1. Use the same brand and type of primer, paint and clear coat (if you do use a clear coat, which I highly recomend). I did this (mixed emm) and had some funky stuff happen to my paint :(

2. Don't apply paint, primer, etc.. when it's really hot, or it won't be a thick coat, because it dries instantly upon application (ask me how I know).

3. Take your time.

4. Don't worry about really small mistakes: You might make a few mistakes here and there, but they probablt won't be very noticeable once it all dries.

5. Bondo: Only put about 1/4" thick layer of bondo at a time, let it dry, then add another (if needed). If it's too thick it won't dry very well, and could fall off in one big clump ;)


After I had painted an entire 1992 Eclipse 1.8 in black, later I sold it and not a word about the body was said or asked by the person who bought it: So that tells me you can do this yourself and have an acceptable level of quality.

PS I have seen the maco paint jobs on T/E/L, and they look ok, but it looks the same as the spray paint jobs! The paint has a slightly grainy appearance, just like the spray paint jobs do! So you might as well do it yourself.
 
As far as the body problems go, the car has been in an accident I'm sure.

On the passenger side, the weld in the engine bay, at the top of the firewall has buckled in.
The front bumper doesn't sit in line with the hood, passenger headlight mount snapped.

The trunk doesn't close and seat flush the entire way

There is some rusting on the driver side of the engine bay directly above the wheel well (small hole in it too about the diameter of a screwdriver)
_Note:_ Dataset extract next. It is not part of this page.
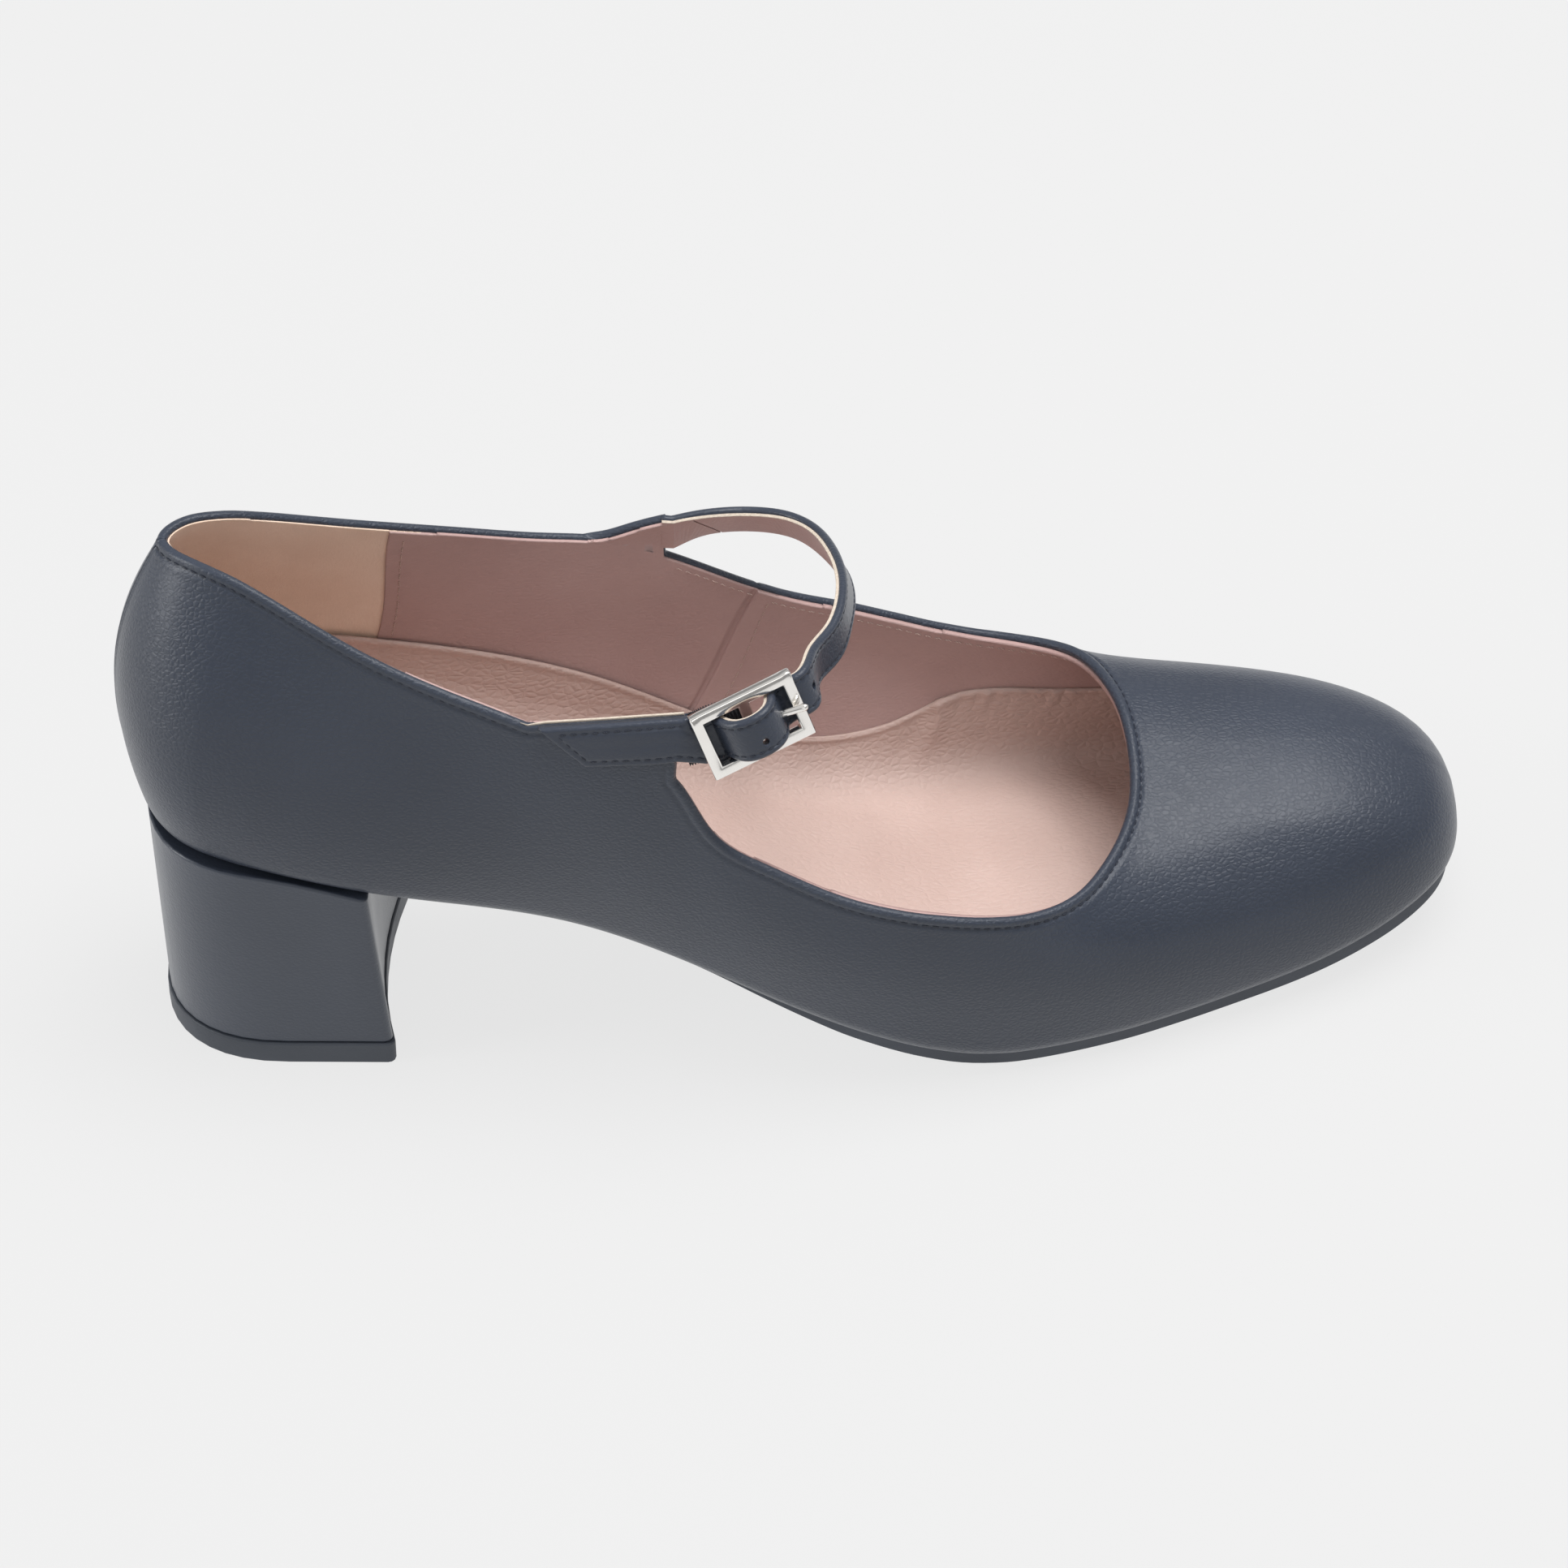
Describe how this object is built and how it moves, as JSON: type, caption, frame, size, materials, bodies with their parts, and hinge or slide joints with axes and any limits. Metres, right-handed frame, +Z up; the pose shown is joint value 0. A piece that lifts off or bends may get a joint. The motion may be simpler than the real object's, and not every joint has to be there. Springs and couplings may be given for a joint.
{
  "type": "shoe",
  "caption": "Right-foot mary jane pump: low-cut leather upper on a mid-height covered block heel, with a narrow instep strap that closes with a prong buckle on the outer side.",
  "frame": {"origin": "middle of the shoe's bounding box in plan, on the floor that the heel and the forefoot stand on", "axes": "+X from the heel to the toe, +Y to the inner side of the foot, -Y to the outer side that has the buckle, +Z up"},
  "size_m": [0.239, 0.0778, 0.106],
  "materials": {
    "leather": "dark navy fine-grained leather, soft sheen",
    "sock": "pink grained leather sock, satin",
    "sole": "dark smooth sole, matt",
    "covered_heel": "heel block covered in the upper's leather",
    "rubber": "dark heel top piece, matt",
    "elastic": "black ribbed elastic",
    "metal": "polished pale nickel"
  },
  "bodies": {
    "root": {"upper": "leather", "insole": "sock", "outsole": "sole", "heel": "covered_heel", "heel_top_piece": "rubber", "strap": "leather", "buckle_tab": "leather", "elastic": "elastic", "buckle_frame": "metal", "buckle_prong": "metal"}
  },
  "joints": []
}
So I may not bother keeping the car if it's not structurally sound. As I get on my feet I plan on giving my car all my spare money which will add up to some decent numbers down the road. I don't want to have a platform that won't last me long. I'll be posting the pictures so I can get a better opinion on whether I should keep the Talon or sell it. Probably tomorrow or the next day.

We keep getting back to the MAF I need to go look up how to figure out if it's bad. I'll drive on it for 2 tanks of gas. If I still have horrible gas mileage I'll try troubleshooting it further.